## Records supplied

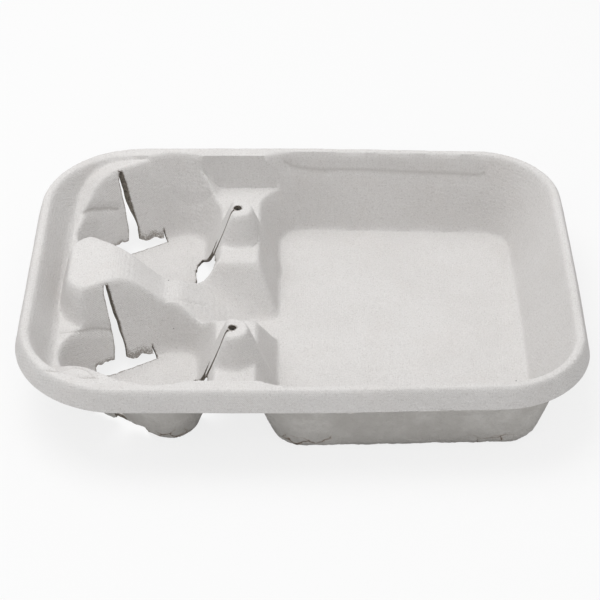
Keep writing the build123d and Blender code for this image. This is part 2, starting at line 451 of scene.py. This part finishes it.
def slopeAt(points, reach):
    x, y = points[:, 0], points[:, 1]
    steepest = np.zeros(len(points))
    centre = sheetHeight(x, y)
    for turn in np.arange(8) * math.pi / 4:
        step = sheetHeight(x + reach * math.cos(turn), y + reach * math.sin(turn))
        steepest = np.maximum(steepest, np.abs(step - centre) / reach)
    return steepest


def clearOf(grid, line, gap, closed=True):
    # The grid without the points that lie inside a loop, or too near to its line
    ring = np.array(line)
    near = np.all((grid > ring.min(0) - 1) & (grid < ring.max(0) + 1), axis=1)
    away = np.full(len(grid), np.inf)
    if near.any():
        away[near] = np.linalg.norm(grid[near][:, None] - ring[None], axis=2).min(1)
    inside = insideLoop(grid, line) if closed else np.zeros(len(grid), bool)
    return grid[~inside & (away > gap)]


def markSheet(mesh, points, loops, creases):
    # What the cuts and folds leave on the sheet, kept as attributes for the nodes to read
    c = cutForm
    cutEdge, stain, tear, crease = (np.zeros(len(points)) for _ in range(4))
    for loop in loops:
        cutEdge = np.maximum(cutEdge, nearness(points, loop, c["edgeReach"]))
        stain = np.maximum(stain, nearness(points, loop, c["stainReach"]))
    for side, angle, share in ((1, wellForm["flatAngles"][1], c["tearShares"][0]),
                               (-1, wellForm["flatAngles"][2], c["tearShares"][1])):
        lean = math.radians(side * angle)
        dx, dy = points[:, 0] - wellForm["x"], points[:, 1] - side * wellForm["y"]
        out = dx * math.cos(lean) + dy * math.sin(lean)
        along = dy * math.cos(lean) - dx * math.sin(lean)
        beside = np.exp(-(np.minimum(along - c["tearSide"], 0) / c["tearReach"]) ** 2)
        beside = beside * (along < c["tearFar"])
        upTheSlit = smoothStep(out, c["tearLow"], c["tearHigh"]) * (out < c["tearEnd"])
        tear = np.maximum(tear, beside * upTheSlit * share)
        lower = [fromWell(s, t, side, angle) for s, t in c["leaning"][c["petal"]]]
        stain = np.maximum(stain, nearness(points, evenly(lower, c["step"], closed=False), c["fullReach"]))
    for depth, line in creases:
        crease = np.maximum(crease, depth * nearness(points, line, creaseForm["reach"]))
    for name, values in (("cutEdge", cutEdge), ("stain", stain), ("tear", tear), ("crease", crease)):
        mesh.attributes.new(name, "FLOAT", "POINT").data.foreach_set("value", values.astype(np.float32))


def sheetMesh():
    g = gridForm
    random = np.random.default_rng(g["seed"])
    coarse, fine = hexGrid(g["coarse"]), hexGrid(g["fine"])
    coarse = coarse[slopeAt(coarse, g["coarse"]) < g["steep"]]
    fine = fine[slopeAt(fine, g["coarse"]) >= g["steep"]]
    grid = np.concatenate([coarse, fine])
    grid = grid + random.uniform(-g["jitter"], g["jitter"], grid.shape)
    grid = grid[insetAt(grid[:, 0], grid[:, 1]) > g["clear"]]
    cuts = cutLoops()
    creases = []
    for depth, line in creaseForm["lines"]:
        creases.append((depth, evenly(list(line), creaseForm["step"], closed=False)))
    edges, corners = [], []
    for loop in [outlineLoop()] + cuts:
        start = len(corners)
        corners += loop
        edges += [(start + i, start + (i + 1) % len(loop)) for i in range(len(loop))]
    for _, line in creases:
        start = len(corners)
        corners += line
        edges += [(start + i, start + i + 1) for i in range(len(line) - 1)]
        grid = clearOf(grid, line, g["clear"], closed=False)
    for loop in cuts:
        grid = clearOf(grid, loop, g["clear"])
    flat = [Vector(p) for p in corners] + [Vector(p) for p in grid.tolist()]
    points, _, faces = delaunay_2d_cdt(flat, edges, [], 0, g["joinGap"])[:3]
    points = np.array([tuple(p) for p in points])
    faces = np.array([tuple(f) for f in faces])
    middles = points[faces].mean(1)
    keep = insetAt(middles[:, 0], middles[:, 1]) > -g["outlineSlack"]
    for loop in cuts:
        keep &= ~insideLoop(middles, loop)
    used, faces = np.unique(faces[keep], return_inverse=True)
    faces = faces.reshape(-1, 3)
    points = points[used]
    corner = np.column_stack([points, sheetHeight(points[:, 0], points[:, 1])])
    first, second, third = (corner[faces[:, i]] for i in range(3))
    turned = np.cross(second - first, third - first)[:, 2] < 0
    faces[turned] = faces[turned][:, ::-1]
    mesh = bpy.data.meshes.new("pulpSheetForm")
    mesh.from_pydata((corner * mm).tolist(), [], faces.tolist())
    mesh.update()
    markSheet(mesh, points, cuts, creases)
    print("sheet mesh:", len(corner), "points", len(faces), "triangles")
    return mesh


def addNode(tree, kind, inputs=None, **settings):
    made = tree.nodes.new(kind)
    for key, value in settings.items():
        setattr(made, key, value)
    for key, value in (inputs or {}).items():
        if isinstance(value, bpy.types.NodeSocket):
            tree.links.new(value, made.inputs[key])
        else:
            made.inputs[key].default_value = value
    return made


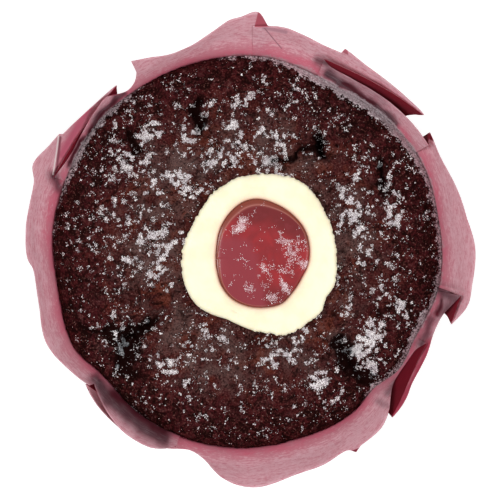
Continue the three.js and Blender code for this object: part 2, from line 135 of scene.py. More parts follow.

## What the exercise asks
Please quote the data above in full, with no line missing.

## Solution to the problem
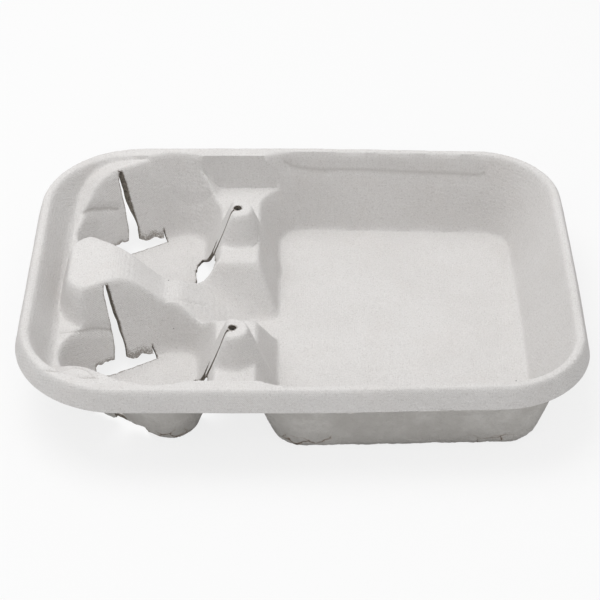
Keep writing the build123d and Blender code for this image. This is part 2, starting at line 451 of scene.py. This part finishes it.
def slopeAt(points, reach):
    x, y = points[:, 0], points[:, 1]
    steepest = np.zeros(len(points))
    centre = sheetHeight(x, y)
    for turn in np.arange(8) * math.pi / 4:
        step = sheetHeight(x + reach * math.cos(turn), y + reach * math.sin(turn))
        steepest = np.maximum(steepest, np.abs(step - centre) / reach)
    return steepest


def clearOf(grid, line, gap, closed=True):
    # The grid without the points that lie inside a loop, or too near to its line
    ring = np.array(line)
    near = np.all((grid > ring.min(0) - 1) & (grid < ring.max(0) + 1), axis=1)
    away = np.full(len(grid), np.inf)
    if near.any():
        away[near] = np.linalg.norm(grid[near][:, None] - ring[None], axis=2).min(1)
    inside = insideLoop(grid, line) if closed else np.zeros(len(grid), bool)
    return grid[~inside & (away > gap)]


def markSheet(mesh, points, loops, creases):
    # What the cuts and folds leave on the sheet, kept as attributes for the nodes to read
    c = cutForm
    cutEdge, stain, tear, crease = (np.zeros(len(points)) for _ in range(4))
    for loop in loops:
        cutEdge = np.maximum(cutEdge, nearness(points, loop, c["edgeReach"]))
        stain = np.maximum(stain, nearness(points, loop, c["stainReach"]))
    for side, angle, share in ((1, wellForm["flatAngles"][1], c["tearShares"][0]),
                               (-1, wellForm["flatAngles"][2], c["tearShares"][1])):
        lean = math.radians(side * angle)
        dx, dy = points[:, 0] - wellForm["x"], points[:, 1] - side * wellForm["y"]
        out = dx * math.cos(lean) + dy * math.sin(lean)
        along = dy * math.cos(lean) - dx * math.sin(lean)
        beside = np.exp(-(np.minimum(along - c["tearSide"], 0) / c["tearReach"]) ** 2)
        beside = beside * (along < c["tearFar"])
        upTheSlit = smoothStep(out, c["tearLow"], c["tearHigh"]) * (out < c["tearEnd"])
        tear = np.maximum(tear, beside * upTheSlit * share)
        lower = [fromWell(s, t, side, angle) for s, t in c["leaning"][c["petal"]]]
        stain = np.maximum(stain, nearness(points, evenly(lower, c["step"], closed=False), c["fullReach"]))
    for depth, line in creases:
        crease = np.maximum(crease, depth * nearness(points, line, creaseForm["reach"]))
    for name, values in (("cutEdge", cutEdge), ("stain", stain), ("tear", tear), ("crease", crease)):
        mesh.attributes.new(name, "FLOAT", "POINT").data.foreach_set("value", values.astype(np.float32))


def sheetMesh():
    g = gridForm
    random = np.random.default_rng(g["seed"])
    coarse, fine = hexGrid(g["coarse"]), hexGrid(g["fine"])
    coarse = coarse[slopeAt(coarse, g["coarse"]) < g["steep"]]
    fine = fine[slopeAt(fine, g["coarse"]) >= g["steep"]]
    grid = np.concatenate([coarse, fine])
    grid = grid + random.uniform(-g["jitter"], g["jitter"], grid.shape)
    grid = grid[insetAt(grid[:, 0], grid[:, 1]) > g["clear"]]
    cuts = cutLoops()
    creases = []
    for depth, line in creaseForm["lines"]:
        creases.append((depth, evenly(list(line), creaseForm["step"], closed=False)))
    edges, corners = [], []
    for loop in [outlineLoop()] + cuts:
        start = len(corners)
        corners += loop
        edges += [(start + i, start + (i + 1) % len(loop)) for i in range(len(loop))]
    for _, line in creases:
        start = len(corners)
        corners += line
        edges += [(start + i, start + i + 1) for i in range(len(line) - 1)]
        grid = clearOf(grid, line, g["clear"], closed=False)
    for loop in cuts:
        grid = clearOf(grid, loop, g["clear"])
    flat = [Vector(p) for p in corners] + [Vector(p) for p in grid.tolist()]
    points, _, faces = delaunay_2d_cdt(flat, edges, [], 0, g["joinGap"])[:3]
    points = np.array([tuple(p) for p in points])
    faces = np.array([tuple(f) for f in faces])
    middles = points[faces].mean(1)
    keep = insetAt(middles[:, 0], middles[:, 1]) > -g["outlineSlack"]
    for loop in cuts:
        keep &= ~insideLoop(middles, loop)
    used, faces = np.unique(faces[keep], return_inverse=True)
    faces = faces.reshape(-1, 3)
    points = points[used]
    corner = np.column_stack([points, sheetHeight(points[:, 0], points[:, 1])])
    first, second, third = (corner[faces[:, i]] for i in range(3))
    turned = np.cross(second - first, third - first)[:, 2] < 0
    faces[turned] = faces[turned][:, ::-1]
    mesh = bpy.data.meshes.new("pulpSheetForm")
    mesh.from_pydata((corner * mm).tolist(), [], faces.tolist())
    mesh.update()
    markSheet(mesh, points, cuts, creases)
    print("sheet mesh:", len(corner), "points", len(faces), "triangles")
    return mesh


def addNode(tree, kind, inputs=None, **settings):
    made = tree.nodes.new(kind)
    for key, value in settings.items():
        setattr(made, key, value)
    for key, value in (inputs or {}).items():
        if isinstance(value, bpy.types.NodeSocket):
            tree.links.new(value, made.inputs[key])
        else:
            made.inputs[key].default_value = value
    return made


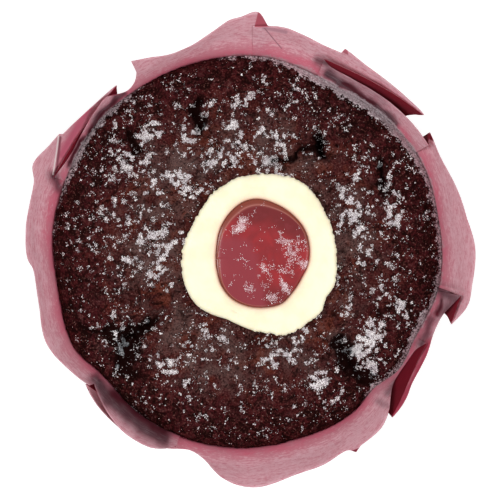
Continue the three.js and Blender code for this object: part 2, from line 135 of scene.py. More parts follow.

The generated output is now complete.